In many cases, this question alone provides much of the answer. If there is a needed ministry that I have been doing and am able to do, I should probably faithfully continue doing it, rather than placing an additional burden on someone else. If I can no longer do it effectively due to declining health, changing responsibilities, or increasing difficulty of the task, then I need to question my on-going involvement. God can give strength and ability beyond what I have naturally, but He has also designed me as a human being with limitations and with a brain to evaluate those limitations.

"In this case, moreover, it is required of stewards that one be found trustworthy" (I Corinthians 4:2).

3) Is there another qualified person who wants to do it?
If my questions about continuing in my role coincide with the desire of another brother or sister to take on that ministry, God could be orchestrating a transition. Even if my doubts are not strong, there is a place within the church for selflessness and teamwork. It is important for newer and younger Christians to be trained and to become involved in the work of the church. Maybe that means I should step aside or reduce my role, focusing on the training and transition.

"The things which you have heard from me in the presence of many witnesses, entrust these to faithful men who will be able to teach others also" (II Timothy 2:2).
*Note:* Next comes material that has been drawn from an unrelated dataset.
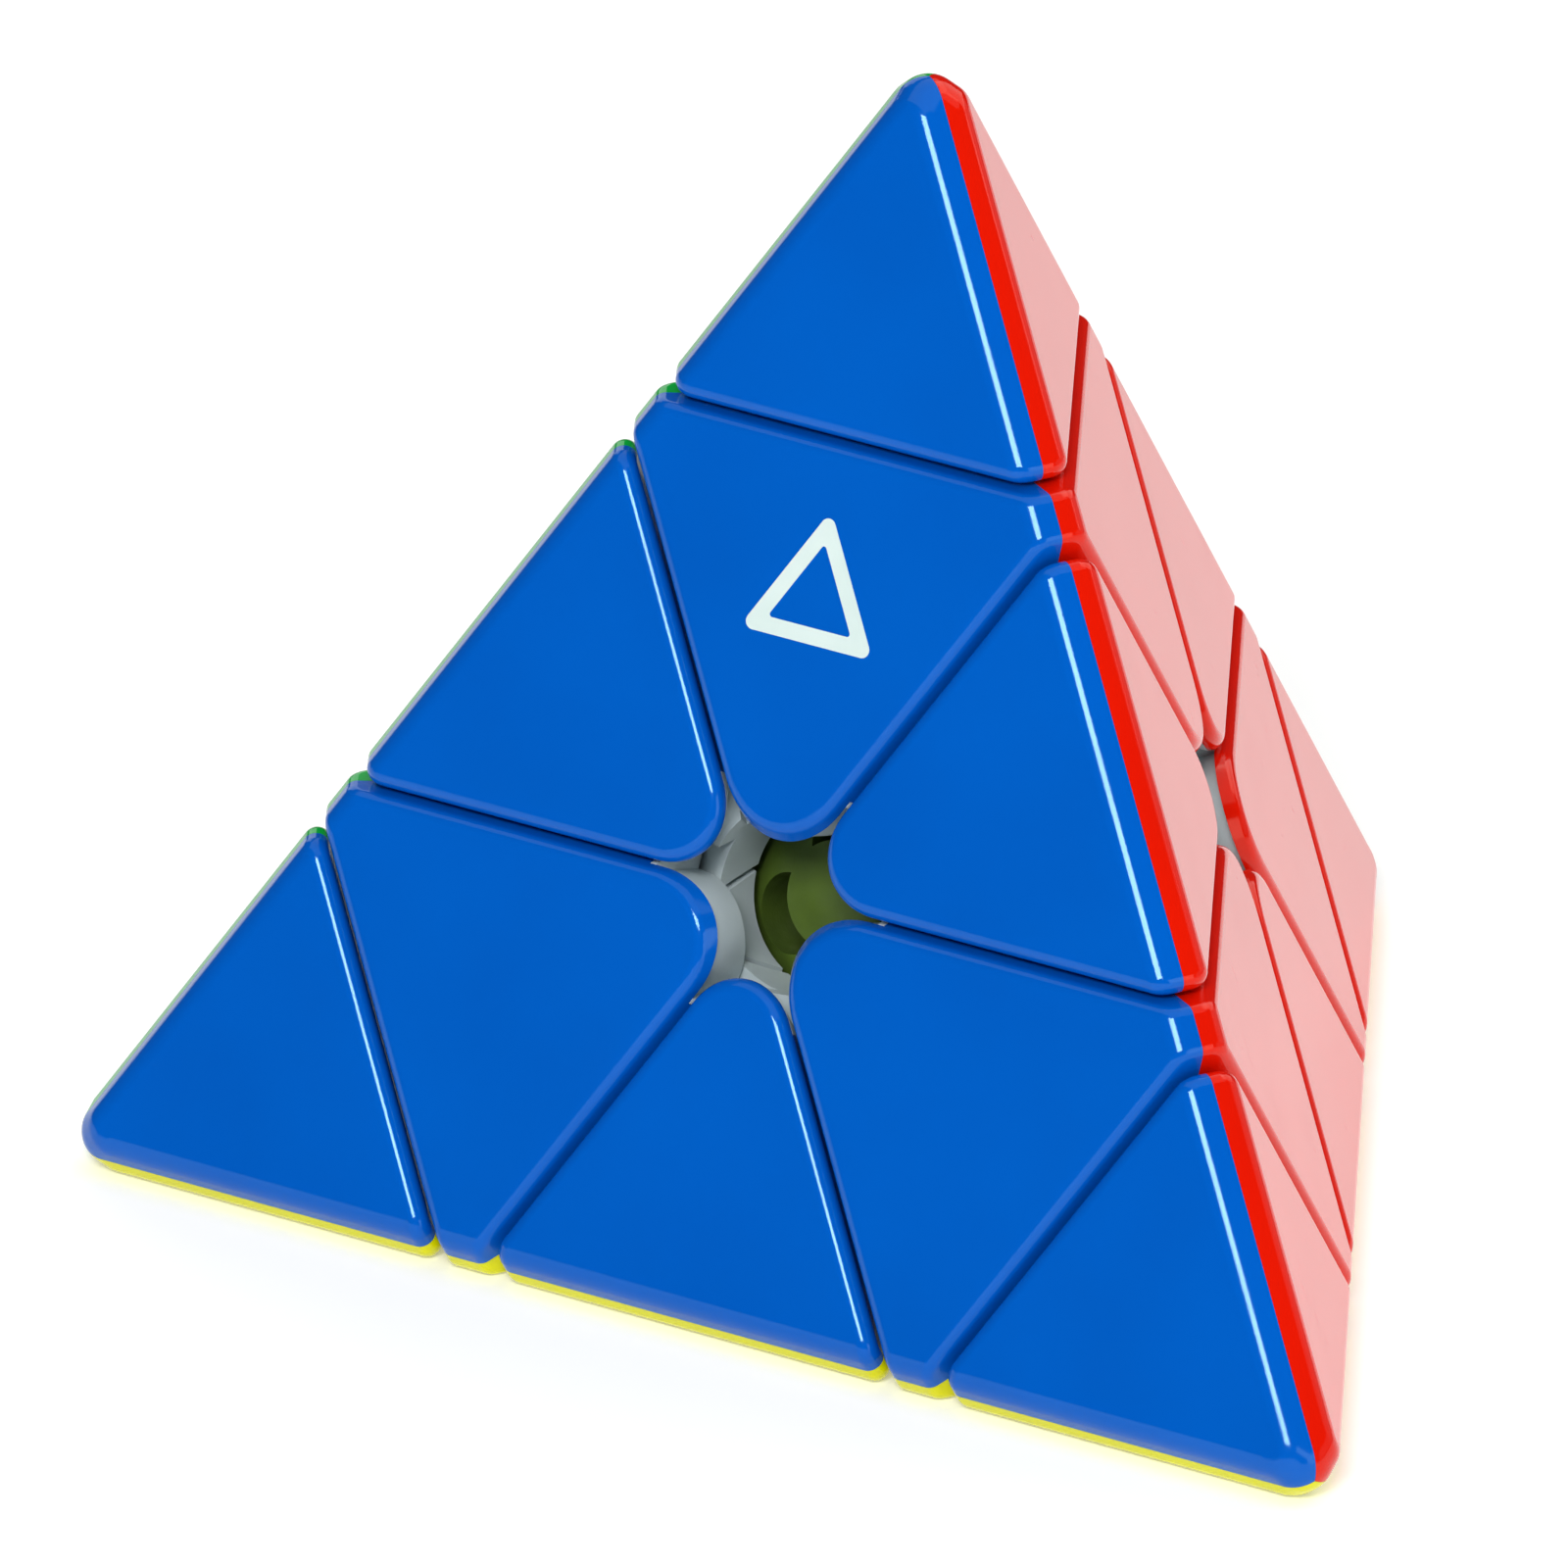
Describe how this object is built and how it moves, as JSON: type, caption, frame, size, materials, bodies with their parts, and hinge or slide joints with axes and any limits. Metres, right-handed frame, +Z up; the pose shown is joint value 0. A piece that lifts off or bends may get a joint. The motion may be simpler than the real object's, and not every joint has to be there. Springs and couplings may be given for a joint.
{
  "type": "pyramid twisty puzzle",
  "caption": "Four-sided pyramid puzzle of bevelled triangular pieces in four colours; corner tips twist and each corner's layer turns about a spring-loaded axis.",
  "frame": {"origin": "middle of the core, where the four turning axes meet, 21.2 mm above the resting face", "axes": "+Z up one turning axis to the top tip, -Y towards the blue face that the viewer sees, so the left tip is at 210 degrees and the right tip at 330 degrees about +Z"},
  "size_m": [0.0956, 0.0837, 0.0792],
  "materials": {
    "blue_plastic": "polished moulded, coloured through",
    "red_plastic": "polished moulded, coloured through",
    "green_plastic": "polished moulded, coloured through",
    "yellow_plastic": "polished moulded, coloured through",
    "frame_plastic": "satin off-white, moulded",
    "core_plastic": "satin olive green, moulded",
    "screw_steel": "zinc plated",
    "spring_steel": "bright drawn wire",
    "nut_plastic": "satin, moulded"
  },
  "bodies": {
    "core": {"core": "core_plastic", "axis_screws": "screw_steel", "tension_nuts": "nut_plastic", "tension_springs": "spring_steel"},
    "centre_top": {"centre_top_frame": "frame_plastic", "centre_top_red": "red_plastic", "centre_top_green": "green_plastic", "centre_top_blue": "blue_plastic"},
    "tip_top": {"tip_top_frame": "frame_plastic", "tip_top_red": "red_plastic", "tip_top_green": "green_plastic", "tip_top_blue": "blue_plastic"},
    "centre_left": {"centre_left_frame": "frame_plastic", "centre_left_yellow": "yellow_plastic", "centre_left_green": "green_plastic", "centre_left_blue": "blue_plastic"},
    "tip_left": {"tip_left_frame": "frame_plastic", "tip_left_yellow": "yellow_plastic", "tip_left_green": "green_plastic", "tip_left_blue": "blue_plastic"},
    "centre_right": {"centre_right_frame": "frame_plastic", "centre_right_yellow": "yellow_plastic", "centre_right_red": "red_plastic", "centre_right_blue": "blue_plastic"},
    "tip_right": {"tip_right_frame": "frame_plastic", "tip_right_yellow": "yellow_plastic", "tip_right_red": "red_plastic", "tip_right_blue": "blue_plastic"},
    "centre_back": {"centre_back_frame": "frame_plastic", "centre_back_yellow": "yellow_plastic", "centre_back_red": "red_plastic", "centre_back_green": "green_plastic"},
    "tip_back": {"tip_back_frame": "frame_plastic", "tip_back_yellow": "yellow_plastic", "tip_back_red": "red_plastic", "tip_back_green": "green_plastic"},
    "edge_top_left": {"edge_top_left_frame": "frame_plastic", "edge_top_left_green": "green_plastic", "edge_top_left_blue": "blue_plastic"},
    "edge_top_right": {"edge_top_right_frame": "frame_plastic", "edge_top_right_red": "red_plastic", "edge_top_right_blue": "blue_plastic"},
    "edge_top_back": {"edge_top_back_frame": "frame_plastic", "edge_top_back_red": "red_plastic", "edge_top_back_green": "green_plastic"},
    "edge_left_right": {"edge_left_right_frame": "frame_plastic", "edge_left_right_yellow": "yellow_plastic", "edge_left_right_blue": "blue_plastic"},
    "edge_left_back": {"edge_left_back_frame": "frame_plastic", "edge_left_back_yellow": "yellow_plastic", "edge_left_back_green": "green_plastic"},
    "edge_right_back": {"edge_right_back_frame": "frame_plastic", "edge_right_back_yellow": "yellow_plastic", "edge_right_back_red": "red_plastic"}
  },
  "joints": [
    {"name": "turn_top", "type": "hinge", "parent": "core", "child": "centre_top", "pos_m": [0, 0, 0], "axis": [0, 0, 1], "range_deg": [-240, 120]},
    {"name": "turn_left", "type": "hinge", "parent": "core", "child": "centre_left", "pos_m": [0, 0, 0], "axis": [-0.8165, -0.4714, -0.3333], "range_deg": [-240, 120]},
    {"name": "turn_right", "type": "hinge", "parent": "core", "child": "centre_right", "pos_m": [0, 0, 0], "axis": [0.8165, -0.4714, -0.3333], "range_deg": [-240, 120]},
    {"name": "turn_back", "type": "hinge", "parent": "core", "child": "centre_back", "pos_m": [0, 0, 0], "axis": [0, 0.9428, -0.3333], "range_deg": [-240, 120]},
    {"name": "follow_top_left", "type": "hinge", "parent": "centre_top", "child": "edge_top_left", "pos_m": [0, 0, 0], "axis": [-0.8165, -0.4714, -0.3333], "range_deg": [-240, 120]},
    {"name": "follow_top_right", "type": "hinge", "parent": "centre_top", "child": "edge_top_right", "pos_m": [0, 0, 0], "axis": [0.8165, -0.4714, -0.3333], "range_deg": [-240, 120]},
    {"name": "follow_top_back", "type": "hinge", "parent": "centre_top", "child": "edge_top_back", "pos_m": [0, 0, 0], "axis": [0, 0.9428, -0.3333], "range_deg": [-240, 120]},
    {"name": "follow_left_right", "type": "hinge", "parent": "centre_left", "child": "edge_left_right", "pos_m": [0, 0, 0], "axis": [0.8165, -0.4714, -0.3333], "range_deg": [-240, 120]},
    {"name": "follow_right_back", "type": "hinge", "parent": "centre_right", "child": "edge_right_back", "pos_m": [0, 0, 0], "axis": [0, 0.9428, -0.3333], "range_deg": [-240, 120]},
    {"name": "follow_left_back", "type": "hinge", "parent": "centre_back", "child": "edge_left_back", "pos_m": [0, 0, 0], "axis": [-0.8165, -0.4714, -0.3333], "range_deg": [-240, 120]},
    {"name": "twist_tip_top", "type": "hinge", "parent": "centre_top", "child": "tip_top", "pos_m": [0, 0, 0], "axis": [0, 0, 1], "continuous": true},
    {"name": "twist_tip_left", "type": "hinge", "parent": "centre_left", "child": "tip_left", "pos_m": [0, 0, 0], "axis": [-0.8165, -0.4714, -0.3333], "continuous": true},
    {"name": "twist_tip_right", "type": "hinge", "parent": "centre_right", "child": "tip_right", "pos_m": [0, 0, 0], "axis": [0.8165, -0.4714, -0.3333], "continuous": true},
    {"name": "twist_tip_back", "type": "hinge", "parent": "centre_back", "child": "tip_back", "pos_m": [0, 0, 0], "axis": [0, 0.9428, -0.3333], "continuous": true}
  ],
  "couplings": [
    {"joint": "follow_top_left", "follows": "turn_left", "ratio": 1},
    {"joint": "follow_top_right", "follows": "turn_right", "ratio": 1},
    {"joint": "follow_top_back", "follows": "turn_back", "ratio": 1},
    {"joint": "follow_left_right", "follows": "turn_right", "ratio": 1},
    {"joint": "follow_right_back", "follows": "turn_back", "ratio": 1},
    {"joint": "follow_left_back", "follows": "turn_left", "ratio": 1}
  ]
}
4) Is there a reason why I shouldn't do it?
Often people feel obligated to continue doing what they have always done, but there are many legitimate reasons for stepping out of a ministry. These could include changing health, a different work schedule, or evolving family responsibilities. Due to age or inflexible work schedule, some may find that they can no longer commit consistently. People can also have spiritual needs that make ministry difficult and ineffective. For a time, they may require being ministered to rather than ministering to others. Important spiritual things happen in church, including worshipping together, encouraging one another, fellowshipping with each other, and hearing the ministry of the Word. A struggling believer especially needs these spiritual ministries, but even spiritually healthy people should not overextend themselves to the point of unduly curtailing those spiritual influences.

"For the equipping of the saints for the work of service, to the building up of the body of Christ; until we all attain . . . to a mature man, to the measure of the stature which belongs to the fullness of Christ" (Ephesians 4:12-13).

5) Am I doing it out of love?
If I am not serving out of love, my ministry is worthless. Ministries  started in love do not always continue that way. To use the world's terminology, people can become burnt out. If I find myself dreading or resenting my ministry, I either need to rekindle my love or I need to discontinue the ministry until I can again serve out of love.

"If I speak with the tongues of men and of angels, but do not have love, I have become a noisy gong or a clanging cymbal" (I Corinthians 13:1).

6) If I don't do it, how will I be serving within the church?
Every part of the body of Christ is important, and every member has something to do for God. Granted, some people are very limited, but exceptions aside, the expectation is that everyone share in the ministry. If I stop doing the ministry I am doing now, will I still have a way to serve? Maybe I've been overextended and need to step back from some things, but I should still have some participation in God's work. If my desire to step away is so that I can sit back and do nothing, that is a problem.

"But to each one is given the manifestation of the Spirit for the common good" (I Corinthians 12:7).

7) Does God want me to do it?
Each of the above questions is subservient to this question. If God wants me to do something, He will provide the opportunity, He will give the strength, He will give me wisdom in working with others, He will remove the obstacles, He will help my heart motives to be right, and He will let me know how much He wants me to. God might want me to do something in spite of these deterring factors. He may even want me to do something that is not in my primary area of giftedness. My response must be to humbly say, "Yes, Lord," to whatever aspect of service He chooses. If, based on God's leading through the above questions and through prayer, He does not want me to something, my response must be to humbly say, "Yes, Lord." I must step aside and allow God to direct in the continuation of that ministry.

"But if any of you lacks wisdom, let him ask of God, who gives to all generously and without reproach, and it will be given to him" (James 1:5).